- MATERIAL PROVIDED -

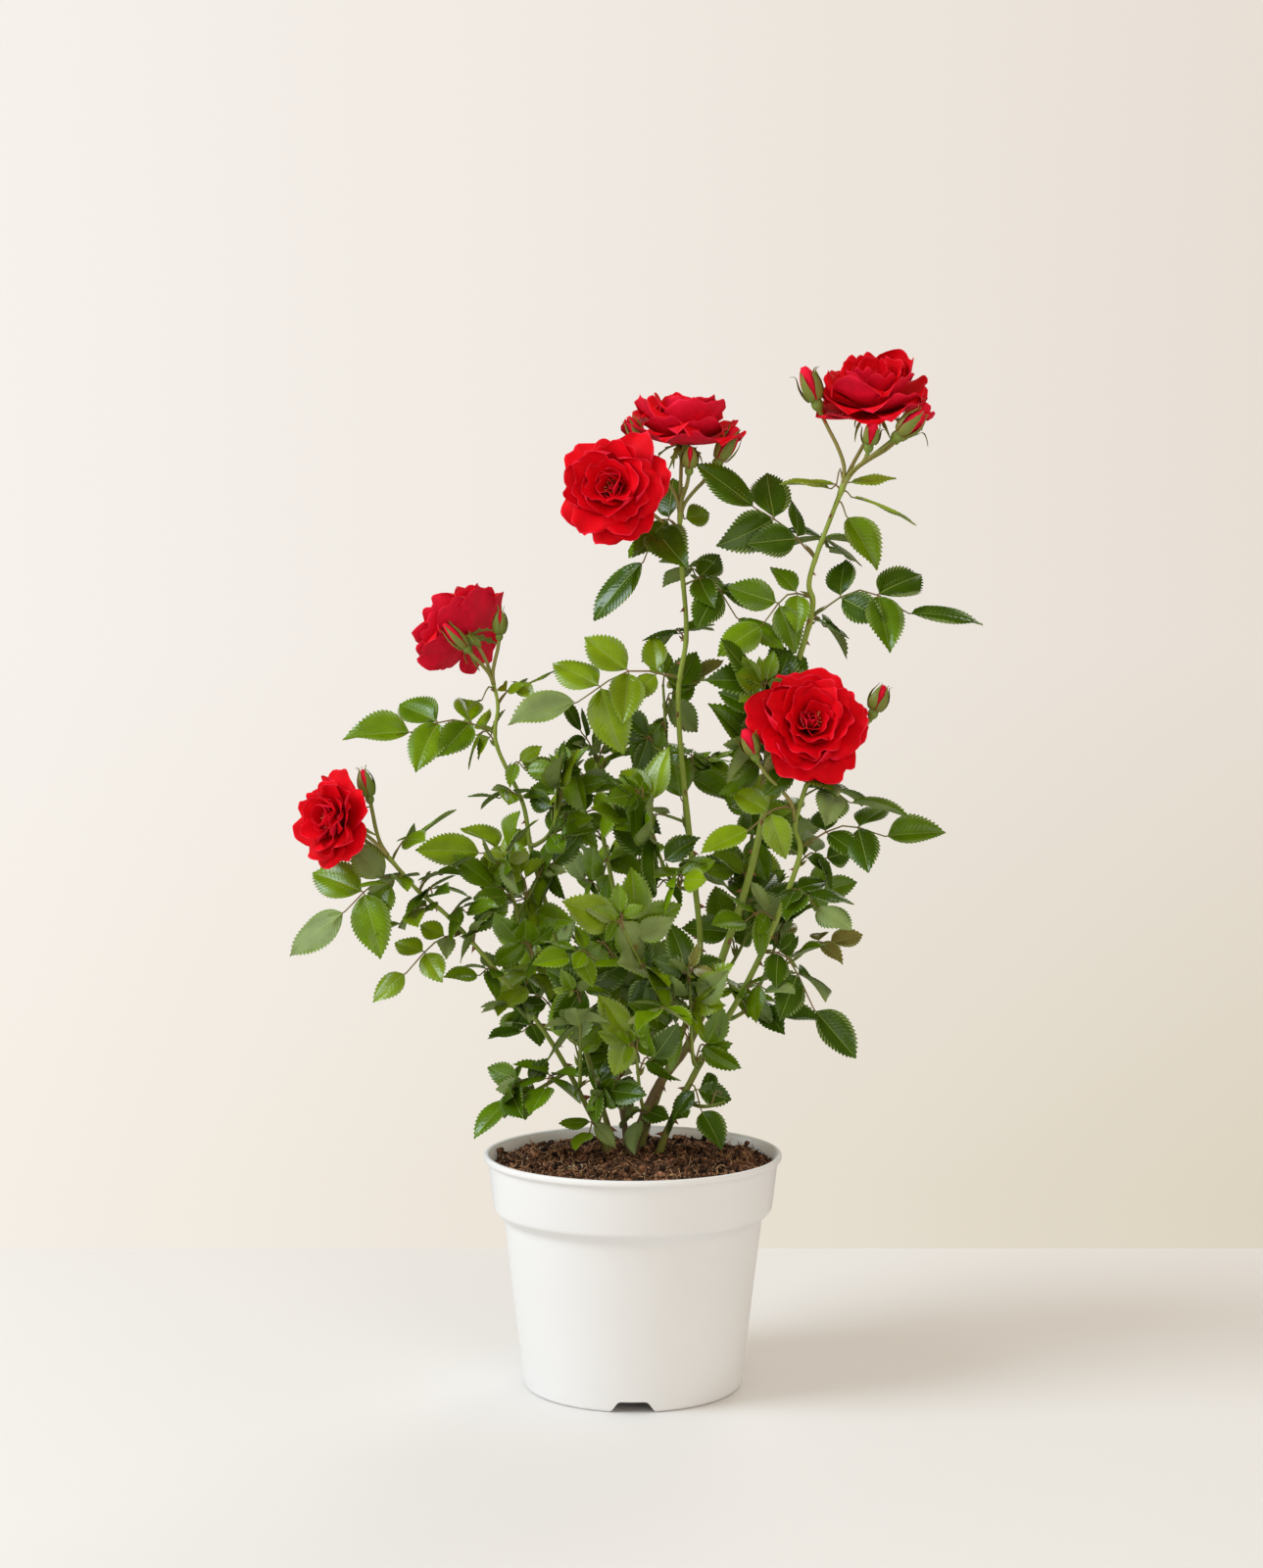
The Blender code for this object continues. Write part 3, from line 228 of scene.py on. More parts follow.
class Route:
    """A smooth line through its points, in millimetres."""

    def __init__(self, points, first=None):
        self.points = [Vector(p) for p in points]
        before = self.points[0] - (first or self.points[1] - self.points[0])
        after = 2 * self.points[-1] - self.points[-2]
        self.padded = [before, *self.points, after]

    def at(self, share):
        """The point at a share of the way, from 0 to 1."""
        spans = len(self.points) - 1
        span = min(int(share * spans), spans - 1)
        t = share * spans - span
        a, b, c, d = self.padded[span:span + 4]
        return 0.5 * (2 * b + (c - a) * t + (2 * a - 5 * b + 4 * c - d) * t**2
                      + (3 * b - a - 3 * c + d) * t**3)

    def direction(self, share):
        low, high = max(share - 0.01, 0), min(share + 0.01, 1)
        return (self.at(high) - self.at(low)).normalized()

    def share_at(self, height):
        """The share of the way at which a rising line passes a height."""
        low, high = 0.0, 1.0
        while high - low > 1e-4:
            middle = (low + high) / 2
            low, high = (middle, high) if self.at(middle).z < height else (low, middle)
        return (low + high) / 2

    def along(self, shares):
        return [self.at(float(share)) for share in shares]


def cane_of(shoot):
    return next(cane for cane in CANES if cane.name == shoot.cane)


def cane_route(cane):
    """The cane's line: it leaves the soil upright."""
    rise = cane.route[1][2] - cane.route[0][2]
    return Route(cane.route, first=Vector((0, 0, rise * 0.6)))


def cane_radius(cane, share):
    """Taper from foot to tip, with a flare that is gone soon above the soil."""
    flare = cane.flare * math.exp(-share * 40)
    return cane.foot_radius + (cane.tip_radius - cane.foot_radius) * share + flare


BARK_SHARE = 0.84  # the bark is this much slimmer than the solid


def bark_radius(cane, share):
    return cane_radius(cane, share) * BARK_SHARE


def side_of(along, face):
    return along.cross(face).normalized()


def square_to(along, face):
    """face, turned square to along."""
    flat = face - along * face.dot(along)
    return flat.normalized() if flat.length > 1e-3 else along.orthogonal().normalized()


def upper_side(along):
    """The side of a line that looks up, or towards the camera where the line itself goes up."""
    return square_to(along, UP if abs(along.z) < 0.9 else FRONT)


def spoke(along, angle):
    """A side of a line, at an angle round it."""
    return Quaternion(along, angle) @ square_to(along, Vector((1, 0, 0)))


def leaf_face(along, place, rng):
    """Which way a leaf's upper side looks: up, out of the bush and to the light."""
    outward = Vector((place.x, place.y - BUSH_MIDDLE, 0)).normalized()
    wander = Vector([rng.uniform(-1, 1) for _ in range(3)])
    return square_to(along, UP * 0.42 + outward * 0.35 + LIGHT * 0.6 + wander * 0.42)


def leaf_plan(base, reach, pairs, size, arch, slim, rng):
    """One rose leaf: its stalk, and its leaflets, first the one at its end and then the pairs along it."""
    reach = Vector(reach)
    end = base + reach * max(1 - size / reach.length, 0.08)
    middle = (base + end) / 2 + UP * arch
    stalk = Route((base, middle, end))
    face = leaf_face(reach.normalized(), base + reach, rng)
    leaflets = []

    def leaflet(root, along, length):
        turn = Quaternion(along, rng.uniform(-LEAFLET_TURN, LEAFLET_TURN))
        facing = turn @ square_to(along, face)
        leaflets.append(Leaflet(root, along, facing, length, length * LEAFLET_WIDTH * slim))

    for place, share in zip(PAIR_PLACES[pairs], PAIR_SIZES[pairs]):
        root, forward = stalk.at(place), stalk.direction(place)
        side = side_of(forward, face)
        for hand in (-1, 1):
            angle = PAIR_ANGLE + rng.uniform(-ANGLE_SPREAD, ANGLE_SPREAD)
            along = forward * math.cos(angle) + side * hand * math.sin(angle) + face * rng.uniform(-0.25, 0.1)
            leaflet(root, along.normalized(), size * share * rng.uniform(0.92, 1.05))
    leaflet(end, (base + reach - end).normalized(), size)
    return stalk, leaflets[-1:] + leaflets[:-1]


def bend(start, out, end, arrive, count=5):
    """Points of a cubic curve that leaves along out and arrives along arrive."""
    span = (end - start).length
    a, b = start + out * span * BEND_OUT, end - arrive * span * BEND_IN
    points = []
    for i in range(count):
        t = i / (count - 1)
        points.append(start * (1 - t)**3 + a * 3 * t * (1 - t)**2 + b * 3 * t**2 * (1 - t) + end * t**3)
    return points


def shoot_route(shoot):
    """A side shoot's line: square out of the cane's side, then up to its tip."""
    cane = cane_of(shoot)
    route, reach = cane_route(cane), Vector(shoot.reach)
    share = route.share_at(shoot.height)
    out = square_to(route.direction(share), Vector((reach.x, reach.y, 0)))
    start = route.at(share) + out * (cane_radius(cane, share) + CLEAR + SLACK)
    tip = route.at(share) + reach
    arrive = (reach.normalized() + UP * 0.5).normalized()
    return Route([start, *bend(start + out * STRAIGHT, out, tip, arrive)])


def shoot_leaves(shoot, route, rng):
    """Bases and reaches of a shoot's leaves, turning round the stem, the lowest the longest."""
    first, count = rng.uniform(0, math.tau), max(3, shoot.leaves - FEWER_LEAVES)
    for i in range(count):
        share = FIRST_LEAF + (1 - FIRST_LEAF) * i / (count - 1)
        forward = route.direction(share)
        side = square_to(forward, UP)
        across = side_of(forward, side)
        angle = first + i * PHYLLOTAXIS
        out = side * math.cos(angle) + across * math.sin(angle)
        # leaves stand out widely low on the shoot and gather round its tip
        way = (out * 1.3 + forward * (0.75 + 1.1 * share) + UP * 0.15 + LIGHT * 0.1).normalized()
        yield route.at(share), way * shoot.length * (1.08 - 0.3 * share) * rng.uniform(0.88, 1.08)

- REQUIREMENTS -
Write out the listing's lines exactly, from its first line through the line that contains "self.padded = [before, *self.points, after]", and stop there.

- SOLVED EXERCISE -
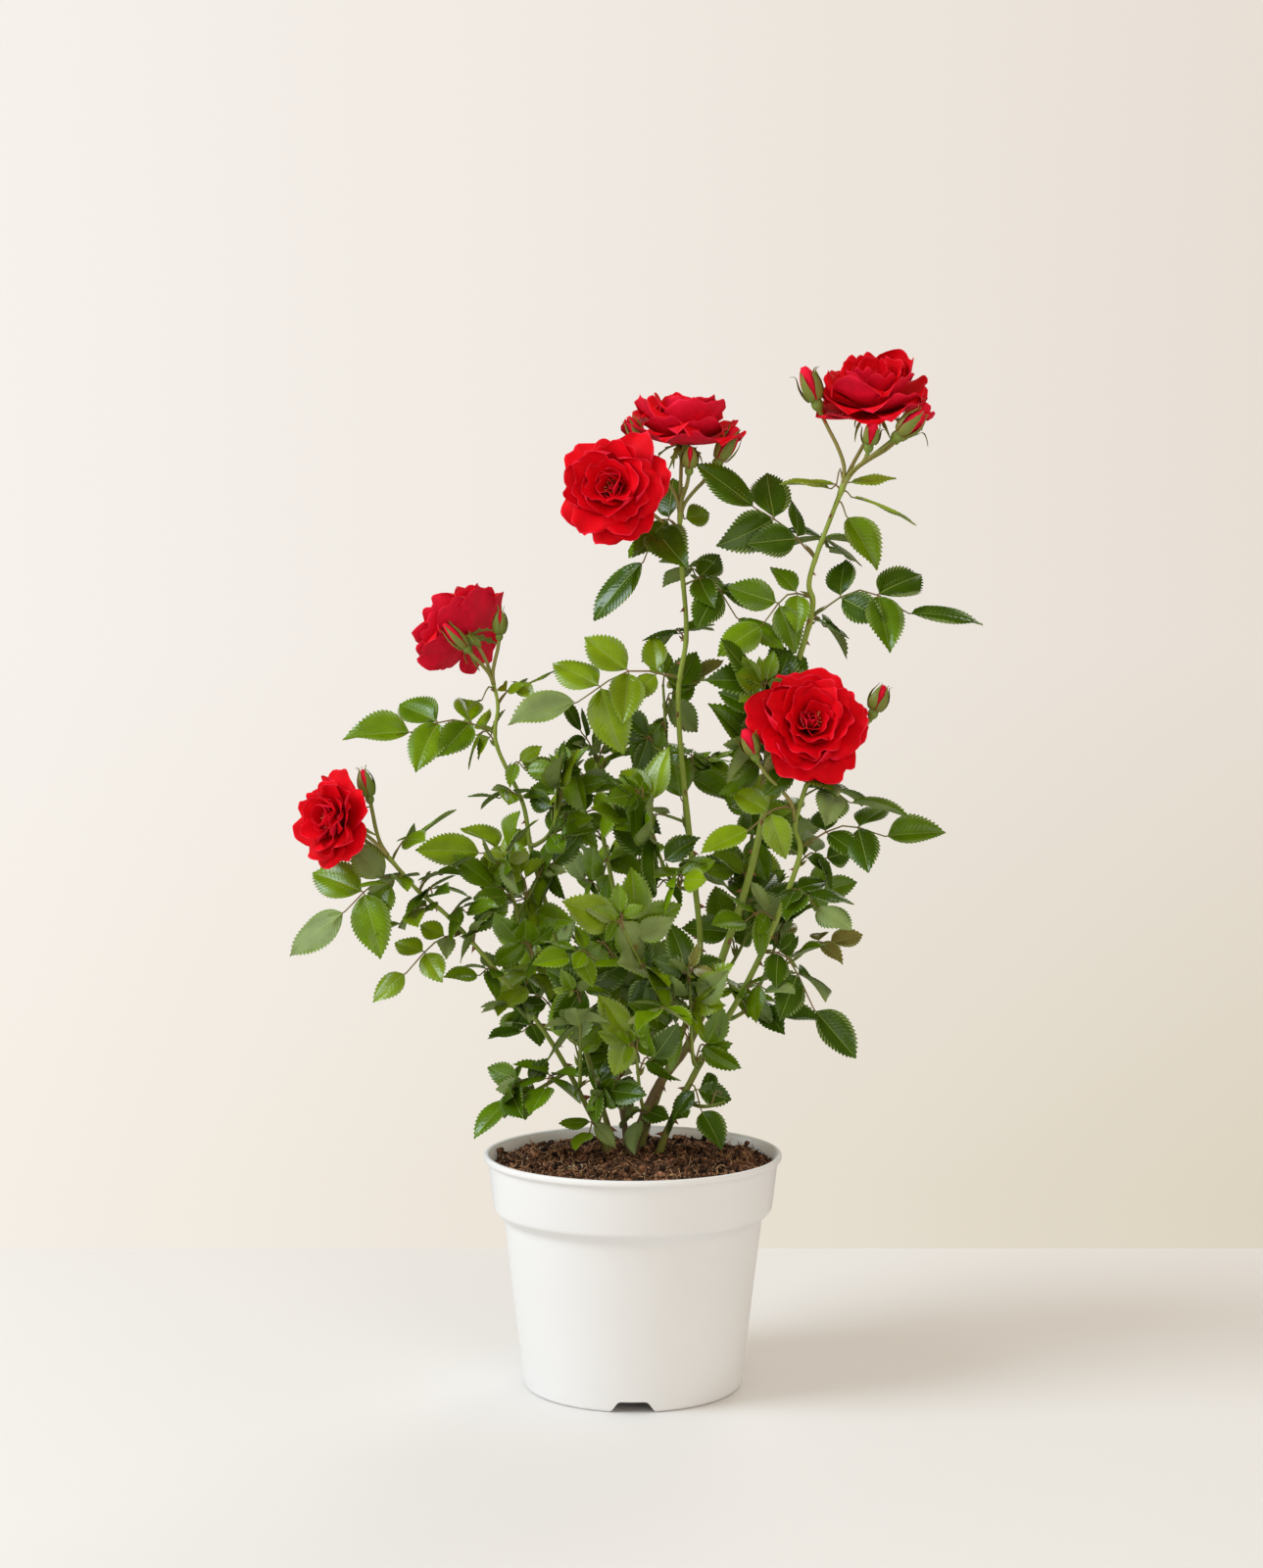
The Blender code for this object continues. Write part 3, from line 228 of scene.py on. More parts follow.
class Route:
    """A smooth line through its points, in millimetres."""

    def __init__(self, points, first=None):
        self.points = [Vector(p) for p in points]
        before = self.points[0] - (first or self.points[1] - self.points[0])
        after = 2 * self.points[-1] - self.points[-2]
        self.padded = [before, *self.points, after]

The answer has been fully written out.